La décision de classification est matérialisée par l'apposition de tampons ou de marquages bien définis, destinés à traduire un niveau de classification : « Très Secret Défense », « Secret Défense », « Confidentiel Défense » 6 ( * ) .

Une fois un document classifié, son accès est limité à certaines catégories de personnes. Le corollaire de la classification est, en effet, l'habilitation des personnes. Il existe plusieurs niveaux de classification : il existe donc aussi plusieurs degrés d'habilitation. Les personnes habilitées ne peuvent pas avoir accès à des informations d'un niveau de classification supérieur à leur niveau d'habilitation.

Si le fait d'être habilité au bon niveau est une condition nécessaire pour avoir accès à une information classifiée, ce n'est pas une condition suffisante. Il faut encore que la personne en question puisse invoquer le « besoin d'en connaître ».

Tant qu'une information n'a pas été déclassifiée, les règles applicables à sa conservation et à sa protection continuent de s'appliquer. En effet, on l'a déjà souligné, le pouvoir de déclassification appartient exclusivement à l'autorité ayant procédé à la classification.

Une personne habilitée ne peut être « déliée du secret défense ». Même si c'était le cas, la personne en question ne pourrait faire connaître à un tiers ce qu'elle connaît au titre du secret défense, puisque cette tierce personne devrait elle aussi être habilitée et pouvoir invoquer le besoin d'en connaître, dans le cadre de la matière traitée par l'information classifiée ».

* 1 Voir l'article 57 de la loi organique du 1 er août 2001 relative aux lois de finances.
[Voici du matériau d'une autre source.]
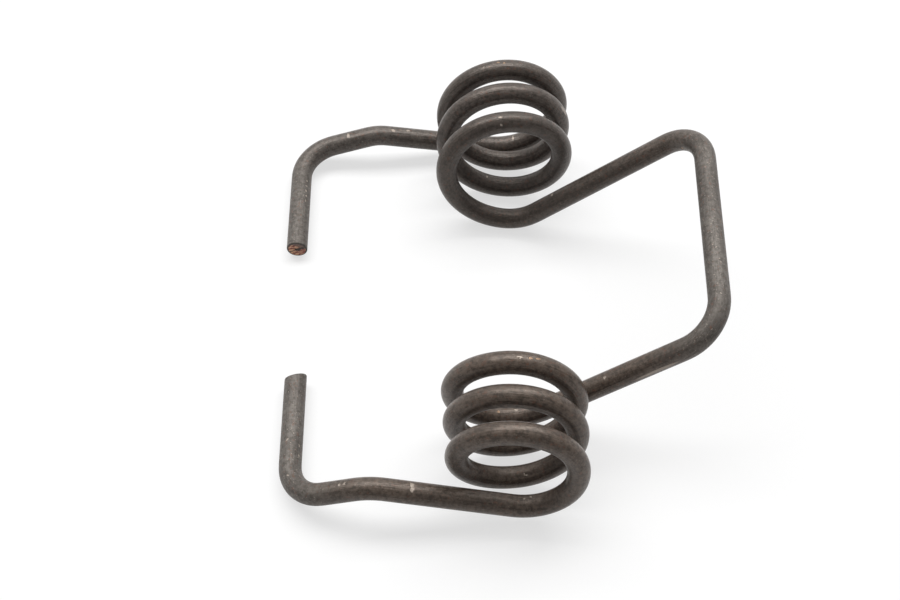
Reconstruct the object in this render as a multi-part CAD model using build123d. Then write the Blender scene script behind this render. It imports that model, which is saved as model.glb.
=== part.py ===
"""Double torsion spring, bent from one length of round steel wire.

Two open coils of opposite hand share the Y axis. Their inner ends run on as two arms, joined by a
crossbar into a bridge, and each outer end runs on as a leg with a hook that points inwards.
The origin is on the coil axis, midway between the coils. X points to the bridge and Z is up.
The far side is +Y and the near side is -Y. Lengths are in millimetres and angles in degrees.
"""
from build123d import *
from math import cos, pi, radians, sin, sqrt, tan
import os

# Wire
wire_diameter = 4.0
cut_edge_radius = 0.25

# Coils, wound outwards from the inner ends where the arms leave, a little tighter as they go.
# The turns are spread unevenly: widest next to the arm on the far side, and next to the leg on the near.
coil_turns = 3
coil_inner_end = 23.85
far_inner_end_radius = 11.45
far_outer_end_radius = 11.2
near_inner_end_radius = 10.95
near_outer_end_radius = 10.25
far_inner_pitch = 9.0
far_outer_pitch = 5.4
near_inner_pitch = 5.95
near_outer_pitch = 7.45

# Bridge: two arms that rise square to the coil axis, and the crossbar between their corners
arm_lead_angle = 4.6
arm_exit_radius = 9.45
arm_rise_angle = 41.5
far_arm_length = 42.85
near_arm_length = 40.65
bridge_corner_radius = 7.7

# Legs: a long run out of the coil, a shallow knee, a short shank down, and the hook on the ground.
# Both legs lean in a little, the far one more.
far_leg_lead_angle = 84.7
near_leg_lead_angle = 90.3
far_leg_exit_radius = 11.4
near_leg_exit_radius = 8.9
leg_rise_angle = 10.85
far_leg_toe_angle = 4.7
near_leg_toe_angle = 2.05
leg_length = 35.9
knee_radius = 8.05
shank_length = 15.8
shank_toe_angle = 6.45
hook_bend_radius = 7.25
hook_depth = 11.45
hook_length = 25.4

# The straight run left between a coil and the bend that follows it, and the arcs a turn is made of
coil_land = 0.5
arc_pairs_per_turn = 3

wire_radius = wire_diameter / 2

far = dict(
    hand=1,
    inner_radius=far_inner_end_radius,
    outer_radius=far_outer_end_radius,
    inner_pitch=far_inner_pitch,
    outer_pitch=far_outer_pitch,
    arm_length=far_arm_length,
    leg_lead=far_leg_lead_angle,
    leg_exit_radius=far_leg_exit_radius,
    leg_toe=far_leg_toe_angle,
)
near = dict(
    hand=-1,
    inner_radius=near_inner_end_radius,
    outer_radius=near_outer_end_radius,
    inner_pitch=near_inner_pitch,
    outer_pitch=near_outer_pitch,
    arm_length=near_arm_length,
    leg_lead=near_leg_lead_angle,
    leg_exit_radius=near_leg_exit_radius,
    leg_toe=near_leg_toe_angle,
)


def coil_sweep(side):
    """The turns from the coil's inner end to its outer end"""
    return coil_turns - (arm_lead_angle + side["leg_lead"]) / 360


def coil_growth(side):
    """How much wider the coil gets with each turn"""
    return (side["outer_radius"] - side["inner_radius"]) / coil_sweep(side)


def coil_stretch(side):
    """How much the pitch widens with each turn"""
    return (side["outer_pitch"] - side["inner_pitch"]) / coil_sweep(side)


def coil_point(side, turn):
    """The wire's centre after so many turns from the coil's inner end"""
    angle = radians(-90 - arm_lead_angle - 360 * turn)
    radius = side["inner_radius"] + coil_growth(side) * turn
    along = coil_inner_end + side["inner_pitch"] * turn + coil_stretch(side) * turn**2 / 2
    return Vector(radius * cos(angle), side["hand"] * along, radius * sin(angle))


def coil_direction(side, turn):
    """The way the wire runs there, going outwards"""
    angle = radians(-90 - arm_lead_angle - 360 * turn)
    radius = side["inner_radius"] + coil_growth(side) * turn
    pitch = side["inner_pitch"] + coil_stretch(side) * turn
    return Vector(
        coil_growth(side) * cos(angle) + 2 * pi * radius * sin(angle),
        side["hand"] * pitch,
        coil_growth(side) * sin(angle) - 2 * pi * radius * cos(angle),
    ).normalized()


def arc_pair(start, start_direction, end, end_direction):
    """Two arcs that share a tangent where they meet, between two points with given directions"""
    chord = end - start
    directions = start_direction + end_direction
    openness = 2 * (1 - start_direction.dot(end_direction))
    across = chord.dot(directions)
    reach = (sqrt(across**2 + openness * chord.dot(chord)) - across) / openness
    meeting = (start + end) * 0.5 + (start_direction - end_direction) * (reach / 2)
    first = TangentArc(start, meeting, tangent=start_direction)
    second = TangentArc(meeting, end, tangent=first % 1)
    return [first, second]


def coil_arcs(side):
    """The coil's centreline, from its inner end to its outer end"""
    spans = arc_pairs_per_turn * coil_turns
    span_turn = coil_sweep(side) / spans
    arcs = []
    for span in range(spans):
        here = span_turn * span
        there = span_turn * (span + 1)
        arcs += arc_pair(
            coil_point(side, here),
            coil_direction(side, here),
            coil_point(side, there),
            coil_direction(side, there),
        )
    return arcs


def bend_corner(start, direction, next_direction, radius):
    """The corner of a bend of that radius that begins just after the start"""
    turn = radians(direction.get_angle(next_direction))
    return start + direction * (radius * tan(turn / 2) + coil_land)


def arm_points(side):
    """The coil's inner end, the arm's foot and the bridge's corner"""
    rise = radians(arm_rise_angle)
    arm = Vector(cos(rise), 0, sin(rise))
    inner_end = coil_point(side, 0)
    foot = bend_corner(inner_end, -coil_direction(side, 0), arm, arm_exit_radius)
    return [inner_end, foot, foot + arm * side["arm_length"]]


def leg_points(side):
    """The coil's outer end, the leg's foot, the knee, the hook's corner and the hook's end"""
    rise = radians(leg_rise_angle)
    toe = radians(side["leg_toe"])
    leg = Vector(-cos(rise) * cos(toe), -side["hand"] * cos(rise) * sin(toe), sin(rise))
    outer_end = coil_point(side, coil_sweep(side))
    leaving = coil_direction(side, coil_sweep(side))
    foot = bend_corner(outer_end, leaving, leg, side["leg_exit_radius"])
    knee = foot + leg * leg_length

    # The hooks lie about level with the bottoms of the coils
    drop = knee.Z + hook_depth
    reach = sqrt(shank_length**2 - drop**2)
    toe = radians(shank_toe_angle)
    hook_corner = knee + Vector(-reach * cos(toe), -side["hand"] * reach * sin(toe), -drop)
    hook_end = hook_corner - Vector(0, side["hand"] * hook_length, 0)
    return [outer_end, foot, knee, hook_corner, hook_end]


def leg_path(side):
    """The centreline from the coil to the hook's end"""
    radii = [side["leg_exit_radius"], knee_radius, hook_bend_radius]
    return FilletPolyline(*leg_points(side), radius=radii)


def bridge_path():
    """The centreline from one coil to the other, over the crossbar"""
    radii = [arm_exit_radius, bridge_corner_radius, bridge_corner_radius, arm_exit_radius]
    return FilletPolyline(*arm_points(far), *reversed(arm_points(near)), radius=radii)


def spring_wire():
    """One round section swept along the whole centreline, with the two cut edges eased"""
    centreline = Wire(
        [
            *leg_path(far).edges(),
            *coil_arcs(far),
            *bridge_path().edges(),
            *coil_arcs(near),
            *leg_path(near).edges(),
        ]
    )
    hook_corner, hook_end = leg_points(far)[-2:]
    section = Plane(origin=hook_end, z_dir=hook_corner - hook_end) * Circle(wire_radius)
    wire = sweep(section, path=centreline)
    cut_edges = wire.faces().filter_by(GeomType.PLANE).edges()
    return fillet(cut_edges, cut_edge_radius), centreline.length


os.makedirs("parts", exist_ok=True)
spring, wire_length = spring_wire()
export_step(spring, "parts/double_torsion_spring.step")
print("wire length", wire_length, "section times length", pi * wire_radius**2 * wire_length)
print("volume", spring.volume, "box", spring.bounding_box())
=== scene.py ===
"""Double torsion spring of a chain adjuster, one length of oil-tempered wire lying on a white table.

The wire and the marks on it are given in millimetres and all else in metres. Angles are in degrees.
"""

import bmesh
import bpy
from math import ceil, cos, pi, radians, sin, sqrt, tan
from mathutils import Matrix, Vector, noise


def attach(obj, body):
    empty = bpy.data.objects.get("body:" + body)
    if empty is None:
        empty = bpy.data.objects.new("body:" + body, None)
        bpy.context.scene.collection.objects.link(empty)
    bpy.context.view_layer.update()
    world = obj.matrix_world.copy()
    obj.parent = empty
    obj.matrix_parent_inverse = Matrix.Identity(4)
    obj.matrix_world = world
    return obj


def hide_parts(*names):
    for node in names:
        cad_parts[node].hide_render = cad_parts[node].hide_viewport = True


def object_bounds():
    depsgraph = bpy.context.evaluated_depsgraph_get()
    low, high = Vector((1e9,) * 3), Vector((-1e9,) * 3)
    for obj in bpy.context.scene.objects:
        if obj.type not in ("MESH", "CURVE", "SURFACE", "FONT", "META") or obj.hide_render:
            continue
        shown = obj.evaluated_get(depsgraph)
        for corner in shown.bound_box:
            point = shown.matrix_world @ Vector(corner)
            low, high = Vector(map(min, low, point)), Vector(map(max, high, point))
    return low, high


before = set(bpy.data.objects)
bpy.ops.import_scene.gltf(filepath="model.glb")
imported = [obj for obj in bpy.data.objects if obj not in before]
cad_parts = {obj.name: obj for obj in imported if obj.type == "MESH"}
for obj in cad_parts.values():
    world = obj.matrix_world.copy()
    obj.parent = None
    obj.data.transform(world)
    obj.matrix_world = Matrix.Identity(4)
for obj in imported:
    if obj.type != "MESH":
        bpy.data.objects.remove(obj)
frame_low, frame_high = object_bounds()

# Spring wire. The real piece is one length of drawn, oil-tempered spring steel wire, bent cold:
# two coils of opposite hand with a bridge between them and a hooked leg outside each.
# Both ends are sheared off, and the black-brown scale is thin and a little speckled.
millimetre = 0.001
wire_radius = 2.0
wire_sides = 24
wire_step = 1.0
shortest_run = 1e-4
far = dict(
    hand=1,
    inner_radius=11.45,
    outer_radius=11.2,
    inner_pitch=9.0,
    outer_pitch=5.4,
    arm_length=42.85,
    leg_lead=84.7,
    leg_exit_radius=11.4,
    leg_toe=4.7,
)
near = dict(
    hand=-1,
    inner_radius=10.95,
    outer_radius=10.25,
    inner_pitch=5.95,
    outer_pitch=7.45,
    arm_length=40.65,
    leg_lead=90.3,
    leg_exit_radius=8.9,
    leg_toe=2.05,
)
coil_turns = 3
coil_inner_end = 23.85
coil_land = 0.5
arc_pairs_per_turn = 3
arm_lead_angle = 4.6
arm_exit_radius = 9.45
arm_rise_angle = 41.5
bridge_corner_radius = 7.7
leg_rise_angle = 10.85
leg_length = 35.9
knee_radius = 8.05
shank_length = 15.8
shank_toe_angle = 6.45
hook_bend_radius = 7.25
hook_depth = 11.45
hook_length = 25.4


def coil_sweep(side):
    """The turns from the coil's inner end to its outer end"""
    return coil_turns - (arm_lead_angle + side["leg_lead"]) / 360


def coil_place(side, turn):
    """The wire's centre and heading so many turns out from the coil's inner end"""
    growth = (side["outer_radius"] - side["inner_radius"]) / coil_sweep(side)
    stretch = (side["outer_pitch"] - side["inner_pitch"]) / coil_sweep(side)
    angle = radians(-90 - arm_lead_angle - 360 * turn)
    radius = side["inner_radius"] + growth * turn
    pitch = side["inner_pitch"] + stretch * turn
    along = coil_inner_end + side["inner_pitch"] * turn + stretch * turn**2 / 2
    place = Vector((radius * cos(angle), side["hand"] * along, radius * sin(angle)))
    heading = Vector(
        (
            growth * cos(angle) + 2 * pi * radius * sin(angle),
            side["hand"] * pitch,
            growth * sin(angle) - 2 * pi * radius * cos(angle),
        )
    )
    return place, heading.normalized()


def foot(place, heading, next_heading, radius):
    """The corner of the bend that follows a coil"""
    return place + heading * (radius * tan(heading.angle(next_heading) / 2) + coil_land)


def arm_line(side):
    """Coil end, arm foot and bridge corner"""
    place, heading = coil_place(side, 0)
    rise = radians(arm_rise_angle)
    arm = Vector((cos(rise), 0, sin(rise)))
    arm_foot = foot(place, -heading, arm, arm_exit_radius)
    return [place, arm_foot, arm_foot + arm * side["arm_length"]]


def leg_line(side):
    """Coil end, leg foot, knee, hook corner and hook end"""
    place, heading = coil_place(side, coil_sweep(side))
    rise = radians(leg_rise_angle)
    toe = radians(side["leg_toe"])
    leg = Vector((-cos(rise) * cos(toe), -side["hand"] * cos(rise) * sin(toe), sin(rise)))
    leg_foot = foot(place, heading, leg, side["leg_exit_radius"])
    knee = leg_foot + leg * leg_length
    drop = knee.z + hook_depth
    reach = sqrt(shank_length**2 - drop**2)
    toe = radians(shank_toe_angle)
    corner = knee + Vector((-reach * cos(toe), -side["hand"] * reach * sin(toe), -drop))
    return [place, leg_foot, knee, corner, corner - Vector((0, side["hand"] * hook_length, 0))]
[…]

* 2 Ancien ministre de la défense, ancien ministre de l'intérieur, ancien président de la commission de la défense de l'Assemblée nationale, ancien député, membre de la commission de vérification des fonds spéciaux.

* 3 Voir page 16.

* 4 Voir l'ouvrage « Circonstances et convictions » de M. René Galy-Dejean. Edition Numéris. Pages 127 et suivantes.

* 5 Article 413-10 - Est puni de sept ans d'emprisonnement et de 100 000 € d'amende le fait, par toute personne dépositaire, soit par état ou profession, soit en raison d'une fonction ou

d'une mission temporaire ou permanente, d'un renseignement, procédé, objet, document, donnée informatisée ou fichier qui a un caractère de secret de la défense nationale, soit de le détruire, détourner, soustraire ou de le reproduire, soit de le porter à la connaissance du public ou d'une personne non qualifiée.

Article 413-11 - Est puni de cinq ans d'emprisonnement et de 75 000€ d'amende le fait, par toute personne non visée à l'article 413-10 de :

- s'assurer la possession d'un renseignement, procédé, objet, document, donnée informatisée ou fichier qui présente le caractère d'un secret de la défense nationale ;

- détruire, soustraire ou reproduire, de quelque manière que ce soit, un tel renseignement, procédé, objet, document, donnée informatisée ou fichier ;

- porter à la connaissance du public ou d'une personne non qualifiée un tel renseignement, procédé, objet, document, donnée informatisée ou fichier.

* 6 Le décret n° 98-608 du 17 juillet 1998 relatif à la protection des secrets de la défense nationale définit les différents niveaux de classification et les modalités de la classification et de l'habilitation.